One of the key challenges that the companies that I work with struggle with is the burden of regulatory compliance. Especially in Europe, there are numerous rules, acts and regulations to follow. One company in the automotive industry claims that they need to follow somewhere between 250 and 300 of these to sell their products worldwide.
Because of the GDPR and the Data Act, the regulatory burden has already gone up considerably. With the AI Act and Cyber Resilience Act (CRA), among others, going into effect, this will only get worse in the coming years. The consequences can be quite significant, as several of the regulations can lead to fines of up to 10 percent of revenue.
Although these rules, acts and regulations don’t explicitly state that approaches like DevOps aren’t allowed, oftentimes it’s simply the easiest to ensure compliance once and not touch the system after it’s been put in operation. This goes against everything digitalization and its enabling technologies – software, data and AI – stand for: continuous evolution of systems through DevOps, fast data-driven feedback loops and AI techniques such as reinforcement learning.
In our recent interview study as well as our earlier work with European software-intensive companies, we’ve identified several challenges concerning AI in a regulatory compliance context. These include difficulty of interpretation, risk avoidance, need for human oversight, non-deterministic behavior and lack of automation.

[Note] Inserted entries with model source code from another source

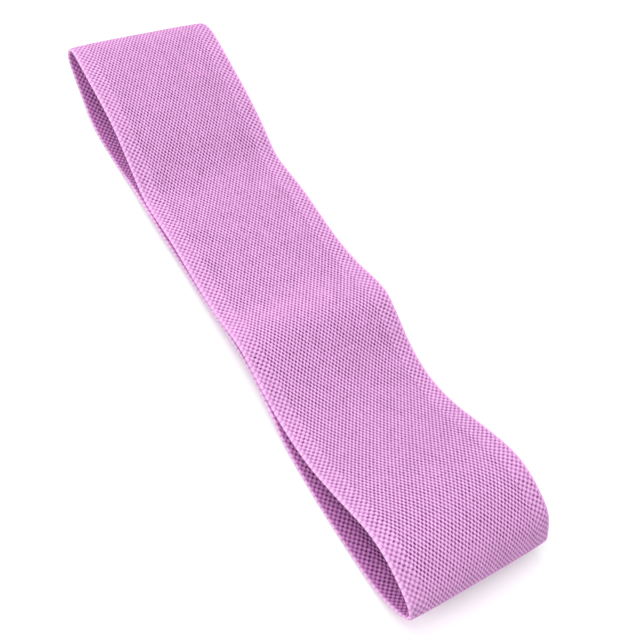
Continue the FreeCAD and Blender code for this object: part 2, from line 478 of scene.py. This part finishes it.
def woven_strip(first_row, rows, across, backing, slant):
    """Flat closed cloth: raised floats and sunk gaps in a checkerboard, plain underneath."""
    columns = len(across) - 1
    bm = bmesh.new()
    bmesh.ops.create_grid(bm, x_segments=rows, y_segments=columns, size=0.5)
    underside = list(bm.faces)
    raised = bmesh.ops.extrude_face_region(bm, geom=underside, use_keep_orig=True)["geom"]
    top = [item for item in raised if isinstance(item, bmesh.types.BMFace)]
    for face in underside:
        for vert in face.verts:
            vert.co.z = -backing
    bmesh.ops.reverse_faces(bm, faces=underside)
    bm.edges.index_update()
    lengthwise = {edge for face in underside for edge in face.edges
                  if edge.verts[0].co.y == edge.verts[1].co.y and len(edge.link_faces) == 2
                  and round((edge.verts[0].co.y + 0.5) * columns) % BACK_STRIPE != BACK_STRIPE // 2
                  and all(other.verts[0].co.z < 0 for other in edge.link_faces)}
    in_order = sorted(lengthwise, key=lambda edge: edge.index)
    bmesh.ops.dissolve_edges(bm, edges=in_order, use_verts=True)
    gaps, floats = [], []
    for face in top:
        middle = face.calc_center_median()
        row = int((middle.x + 0.5) * rows)
        column = int((middle.y + 0.5) * columns)
        (floats if (first_row + row + column) % 2 else gaps).append(face)
    on_top = set(top)
    wander = random.uniform(-CORNER_STRAY, CORNER_STRAY, (len(bm.verts), 2))
    for vert, stray in zip(bm.verts, wander):
        inner = all(face in on_top for face in vert.link_faces)
        vert.co.x = (first_row + round((vert.co.x + 0.5) * rows)) * FLOAT_PITCH + inner * stray[0]
        vert.co.y = across[round((vert.co.y + 0.5) * columns)] + inner * stray[1]
    for edge in bm.edges:
        edge.smooth = sum(face in on_top for face in edge.link_faces) != 1
    bmesh.ops.inset_individual(bm, faces=gaps, thickness=GAP_INSET)
    fine = [face for face in gaps if abs(face.calc_center_median().y) < BODY_HALF]
    dashes = [face for face in gaps if abs(face.calc_center_median().y) >= BODY_HALF]
    for faces, share, lean in ((fine, GAP_SHARE, slant), (dashes, DASH_SHARE, slant * DASH_SLANT)):
        for face, opening in zip(faces, openness(faces)):
            size = opening * random.uniform(*GAP_SIZES)
            narrowed(face, (share[0] * size, share[1] * size), lean * random.uniform(*GAP_LEANS))
    lifted(gaps, -LIP, spread=0.5, sway=0.06)
    bmesh.ops.inset_individual(bm, faces=gaps, thickness=GAP_FLOOR_INSET)
    lifted(fine, -GAP_DEPTH, spread=0.36, sway=0.03)
    lifted(dashes, -DASH_DEPTH, spread=0.45, sway=0.03)
    bmesh.ops.inset_individual(bm, faces=floats, thickness=SHOULDER_INSET)
    lifted(floats, SHOULDER, spread=0.2, sway=0.05)
    bmesh.ops.inset_individual(bm, faces=floats, thickness=CROWN_INSET)
    lifted(floats, CROWN, spread=0.2, sway=0.04)
    for face in bm.faces:
        face.smooth = True
    return bm


def rows_of_stretches():
    """First row and number of rows of each stretch between the two cuts."""
    lower_far = row_at(FAR_CUT, False)
    lower_near = row_at(NEAR_CUT, False)
    upper_near = row_at(NEAR_CUT, True)
    upper_far = row_at(FAR_CUT, True)
    return {"lower_run": (lower_far, lower_near - lower_far),
            "near_turn": (lower_near, upper_near - lower_near),
            "upper_run": (upper_near, upper_far - upper_near),
            "far_turn": (upper_far, lower_far + ROWS - upper_far)}


def make_cloths(stretches):
    """Outer and inner face cloth of each stretch, each a piece of its own."""
    made = {}
    for place, (first, rows) in stretches.items():
        for kind, side in (("outer_face", 1), ("inner_face", -1)):
            node = "%s_%s" % (place, kind)
            bm = woven_strip(first, rows, ACROSS, BACKING, -side * GAP_SLANT)
            # Inner faces take the copy of the yarn with painted shade.
            finish, slot = (cloth_finish, "face_cloth") if side > 0 else (inner_painted_shade_finish, "back_cloth")
            piece = finish_piece("woven_" + node, bm,
                                 lambda flat, side=side: side * (CLOTH_BASE + flat[:, 2]),
                                 side > 0, finish, [node])
            made[node] = (piece, rows * FLOAT_PITCH * MM)
    return made


def make_rim(name, side, cad_nodes):
    """Solid woven rim along one edge: a rounded section with a slight rib at every row, with painted
    shade at each rib.
    """
    bm = bmesh.new()
    bmesh.ops.create_grid(bm, x_segments=2 * ROWS, y_segments=RIM_SECTIONS, size=0.5)
    for vert in bm.verts:
        step = round((vert.co.x + 0.5) * 2 * ROWS)
        angle = (round((vert.co.y + 0.5) * RIM_SECTIONS) / RIM_SECTIONS) * 2 * math.pi
        rib = 1.0 if step % 4 else RIM_RIB
        vert.co.x = step * FLOAT_PITCH / 2
        vert.co.y = side * (WIDTH / 2 - RIM / 2 + RIM / 2 * rib * math.cos(angle))
        vert.co.z = (HALF - RIM_SINK) * rib * math.sin(angle)
    for face in bm.faces:
        face.smooth = True
    # Relief 0 at each rib's narrow section, where the rim's ramp paints shade.
    return finish_piece(name, bm, flat_height, False, rim_finish, cad_nodes,
                        lambda flat: np.where(np.rint(flat[:, 0] * 2 / FLOAT_PITCH) % 4 == 0, 0.0, 1.0),
                        True)


def make_rubber(cad_nodes):
    """Square-cut rubber threads side by side between the two cloths."""
    count = int((2 * CLOTH_HALF - RUBBER) / RUBBER_PITCH) + 1
    steps = ROWS // 2
    bm = bmesh.new()
    for number in range(count):
        y = (number - (count - 1) / 2) * RUBBER_PITCH
        made = bmesh.ops.create_grid(bm, x_segments=steps, y_segments=4, size=0.5)["verts"]
        for vert in made:
            corner = math.pi / 4 + round((vert.co.y + 0.5) * 4) * math.pi / 2
            vert.co.x = round((vert.co.x + 0.5) * steps) * 2 * FLOAT_PITCH
            vert.co.y = y + RUBBER / math.sqrt(2) * math.cos(corner)
            vert.co.z = RUBBER / math.sqrt(2) * math.sin(corner) * RUBBER_PRESS
    return finish_piece("rubber_threads", bm, flat_height, False, rubber_finish,
                        cad_nodes, lambda flat: np.full(len(flat), RUBBER_TONE), True)


def make_seam():
    """The overlapping ply inside the loop and its rows of stitches."""
    first = row_at(SEAM_FROM, False)
    rows = row_at(SEAM_TO, False) - first
    half_width = WIDTH / 2 - SEAM_INSET
    across = np.linspace(-half_width, half_width, BODY_FLOATS + 2 * EDGE_FLOATS + 1)
    base = HALF + SEAM_GAP + THICKNESS - CROWN
    bm = woven_strip(first, rows, across, THICKNESS - CROWN - PLY_CLEARANCE, GAP_SLANT)
    # The overlap ply inside the loop takes the copy of the yarn with painted shade.
    made = [finish_piece("woven_seam_overlap_ply", bm, lambda flat: -(base + flat[:, 2]), False,
                         inner_painted_shade_finish, ["seam_overlap_ply"])]
    start = first * FLOAT_PITCH + ROW_MARGIN
    step = (rows * FLOAT_PITCH - 2 * ROW_MARGIN) / (STITCH_ROWS - 1)
    for number in range(STITCH_ROWS):
        made.append(make_stitch_row(number + 1, start + number * step))
    return made, rows * FLOAT_PITCH * MM


def make_stitch_row(number, s):
    """Lockstitches across the seam, half of them under the band and half inside the loop."""
    count = int((WIDTH - 2 * SEAM_INSET - STITCH_LENGTH) / STITCH_PITCH)
    size = Matrix.Diagonal((STITCH_WIDTH / 2, STITCH_LENGTH / 2, STITCH_RISE, 1.0))
    bm = bmesh.new()
    for h in (HALF + STITCH_LIFT, -(HALF + SEAM_GAP + THICKNESS + STITCH_LIFT)):
        for stitch in range(count):
            y = (stitch - (count - 1) / 2) * STITCH_PITCH
            place = Matrix.Translation((s, y, h)) @ size
            bmesh.ops.create_uvsphere(bm, u_segments=8, v_segments=6, radius=1.0, matrix=place)
    for face in bm.faces:
        face.smooth = True
    node = "seam_stitch_row_%d" % number
    return finish_piece("sewn_" + node, bm, flat_height, True, stitch_finish, [node],
                        lambda flat: np.full(len(flat), STITCH_TONE))


# ---------------------------------------------------------------- the whole band

make_camera()
make_studio()
STRETCHES = rows_of_stretches()
cloths = make_cloths(STRETCHES)
rims = [make_rim("woven_%s_rim" % edge, side, ["%s_%s_selvedge" % (place, edge) for place in STRETCHES])
        for edge, side in (("front", -1), ("back", 1))]
rubber = make_rubber(["%s_rubber_threads" % place for place in STRETCHES])
seam_pieces, seam_length = make_seam()
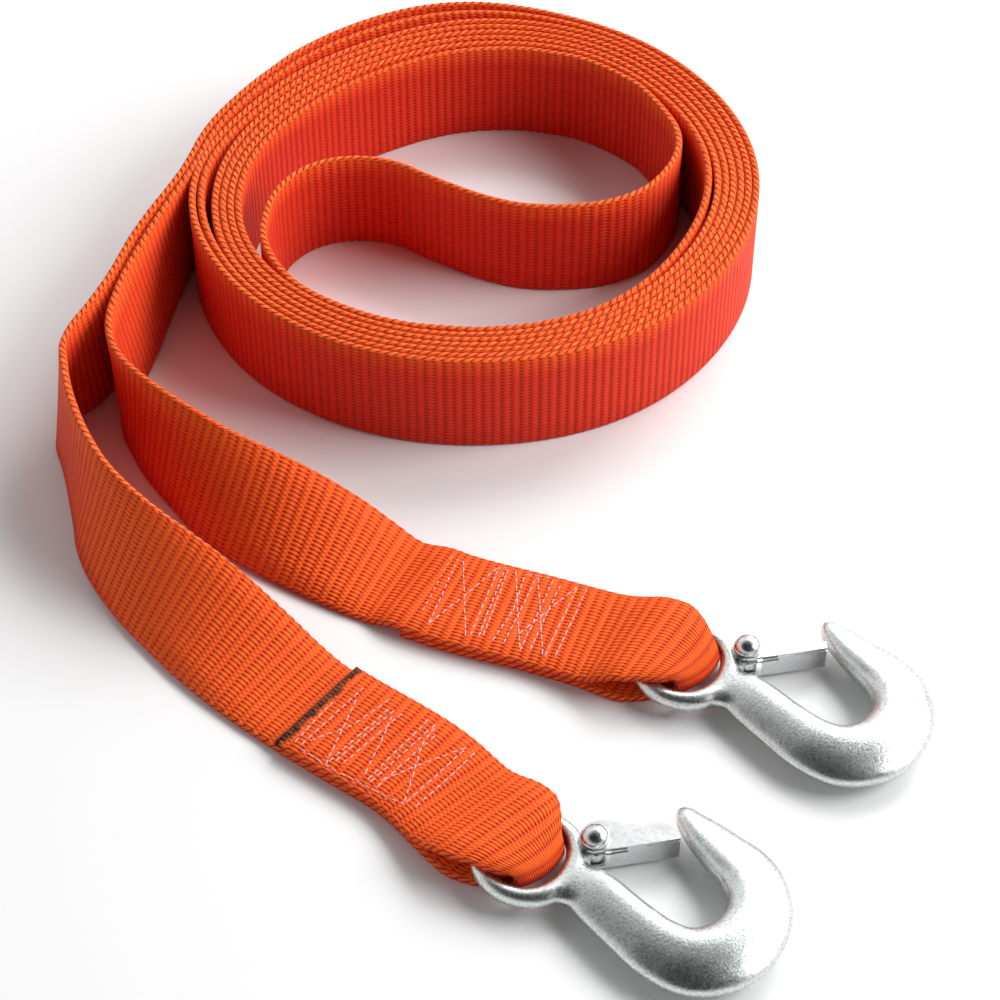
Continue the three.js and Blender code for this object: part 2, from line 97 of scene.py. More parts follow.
# Sewn fold: its length, and its stations round the eye as distance from the middle of the eye towards
# the hook, height, width and shift aside
FOLD_LENGTH = 114
EYE_FOLD = [(-66, UPPER_LAYER, 50, -0.5), (-55, 5.3, 50, -1.2), (-45, 6.2, 50, -2.2),
            (-36, 7.4, 50, -2.8), (-28.5, 10.3, 50, -2.8), (-21, 13.4, 50, -1.8),
            (-15, 14.1, 49, -0.6), (-10.5, 14.1, 46, 0.6), (-4, 14, 39, 0.2), (1.5, 13.6, 31, -0.4),
            (4.6, 12.2, 25, 0), (5.6, 8.3, 24, 0), (2.4, 4.3, 27, 0), (-4, 2.1, 35, 0),
            (-9, FLOOR_LAYER, 42, -0.4), (-18, FLOOR_LAYER, 49, -1.4), (-28, FLOOR_LAYER, 50, -1.6),
            (-40, FLOOR_LAYER, 50, -1.2), (-54, FLOOR_LAYER, 50, -0.6)]
FOLD_STEP = 15
TAIL_STEP = 13
# The rear tail is up on its fold this far before the fold's cut end
RAMP_CLEARANCE = 3
# Stations at the start of each strand that the S runs over, and the stations of the S
SHARED_STATIONS = 5
MIDDLE_STATIONS = 41
# Keeps the degrees of lean small beside the millimetres while a tail is smoothed
LEAN_SCALE = 100


def through(a, b, c, d, t):
    """Value of a Catmull-Rom curve between b and c."""
    bend = 2 * a - 5 * b + 4 * c - d
    twist = 3 * b - a - 3 * c + d
    return (2 * b + (c - a) * t + bend * t * t + twist * t * t * t) / 2


def around(values, degrees):
    """Value in a direction, from values spaced evenly round a circle."""
    place = (degrees % 360) / (360 / len(values))
    first = int(math.floor(place))
    pick = [values[(first + k) % len(values)] for k in (-1, 0, 1, 2)]
    return through(*pick, place - first)


def coil_point(strand, degrees):
    """Place on a strand, with its direction counted on through the turns."""
    level = strand[0] + (degrees - 90) / 180
    radius = around(LEVEL_ZERO, degrees) + around(LEVEL_PITCH, degrees) * level
    for edge, at, reach, size in OPENINGS:
        away = (degrees - at + 180) % 360 - 180
        beyond = level > edge if size > 0 else level < edge
        if beyond and abs(away) < reach:
            radius += size * math.cos(away / reach * math.pi / 2) ** 2
    return np.array([radius * math.cos(math.radians(degrees)),
                     radius * math.sin(math.radians(degrees)), 0.0])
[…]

First, especially for new rules, acts and regulations, their interpretation is often a significant challenge. In one case, I was told of a company asking five different law firms for an interpretation of the Data Act, only to get five different interpretations back. Typically, the measures get clarified through lawsuits and rulings, but with the high fines, few companies are willing to go down that road.
The lack of clarity around the interpretation of the regulations leads to the second challenge: risk avoidance. When risking 10 percent of revenue in fines, few leaders dare to ride too close to the edge in terms of compliance. Instead, companies make decisions that keep them far from the point where they would start to violate compliance. This often leads to a desire to maintain the status quo and avoid any changes and innovations, as these might bring risk with them. The consequence is a significant slowdown in innovation, which obviously exposes companies to disruption.
Especially global companies address this challenge by moving their innovation activities to locales where rules and regulations are less strict. For example, several European automotive companies have deployed their autonomous driving solutions in the US, as the regulatory burden is so much lower there. Other companies deploy innovative solutions in places such as Dubai for the same reason.
Third, many regulations and acts require a human in the loop to provide the necessary oversight. Although this approach is often well-intended and considered necessary from a legal liability perspective, the challenge is that many of the interpretations make it very difficult to replace humans with AI agents. Especially if these agents are continuously evolving.
The fourth challenge is that machine learning is non-deterministic by nature, which can lead to different outcomes in different situations, even if the same input data is provided. This is raised as a significant concern, especially in the safety-critical context, but the fact is that humans are non-deterministic as well. Algorithmic software can also behave in different ways during operations due to errors in the code or the surrounding infrastructure. Rather than assuming perfect behavior for components, we need architectures that monitor them and can degrade gracefully when they fail to operate according to expectations.
Finally, there’s the lack of automation. Most rules, acts and regulations require forms of evidence of compliance. Unlike the principle of “innocent unless proven guilty,” the burden of proving compliance is on the company providing the product or offering. Gathering the evidence manually is extremely effort-consuming; large companies may employ hundreds of people working on this full time and thousands more who spend part of their time on these tasks.
Although there are some solutions where evidence is automatically gathered by tooling inserted into the development tool chain, most companies base their evidence collection on human labor. That automatically leads to a situation where they seek to minimize their efforts in this area, which results in a reduction of the number of releases as well as avoidance of unproven technologies.
The fourth and final main area of challenges for companies seeking to become AI-first is regulatory compliance. There are five main concerns: difficulty of interpretation, risk avoidance, need for human oversight, non-deterministic behavior and lack of automation. When applying AI solutions in areas where regulatory compliance is important, both regulators and, where applicable, certification agencies are often unclear on how to achieve compliance using agents. This causes companies to avoid or slow down the pace of AI adoption, as it’s unclear how to deploy the solutions. Without deploying, the benefits won’t be achieved, so there’s no point. As I’ve expressed my concerns about the heavy regulatory burden for especially European companies, I’ll end with a quote by George Allan: “We should value innovation and freedom over regulation.”